Não é sem motivo que os lugares de trabalho em que a competição é mais acirrada, onde não existem limites definidos entre trabalho, estudo e lazer, que encontramos pessoas queixosas, infelizes, freqüentemente visitando os médicos e hospitais. Se a modernidade prometia a felicidade através do progresso da ciência ou de uma revolução, a pós-modernidade promete um nada que pretende ser o solo para tudo.

[1] Perry Anderson considera Jameson um sujeito bem à esquerda de qualquer das fuguras incluídas nesse levantamento [p.77].

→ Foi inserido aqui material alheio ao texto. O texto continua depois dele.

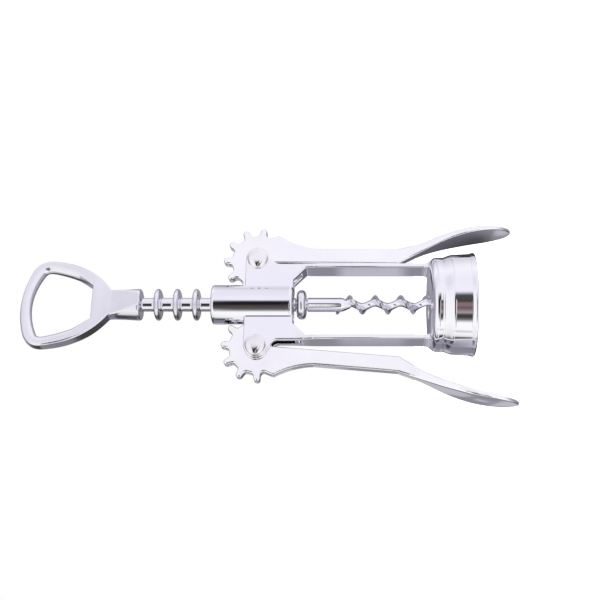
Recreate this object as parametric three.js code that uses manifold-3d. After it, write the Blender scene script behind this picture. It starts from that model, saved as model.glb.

[2] Anderson, 1999: p. 77.
[3] Cf.: Japiassu, 2001.
[4] Japiassu (op. cit, p. 167 e 182-3) observa que a crença da marcha ascendente da humanidade em direção a um telos (fim), têm inspiração num desígnio traçado e querido por Deus para o bem da humanidade. A idéia de progresso (característica do Ocidente a partir do iluminismo e da Revolução Francesa) remonta às nossas fontes judaico-cristãs. A maioria de outras civilizações vive sem a idéia de progresso. Algumas chegam mesmo a recusar toda crença na historicidade. Para o hiduísmo, por exemplo, o homem não sai do eterno retorno. Para o budismo, o sujeito deve libertar-se dos acontecimentos, portanto da História. O mesmo se aplica ao sujeito da história, por exemplo, para o taoísmo “o único desejo autorizado é não ter desejos” (Cf.: Lao Tsé, em Tao te king) .
[5] Notem que essas ações antigamente – e ainda hoje - são criticadas pela esquerda marxista como “filantropista”, “reformista”, etc.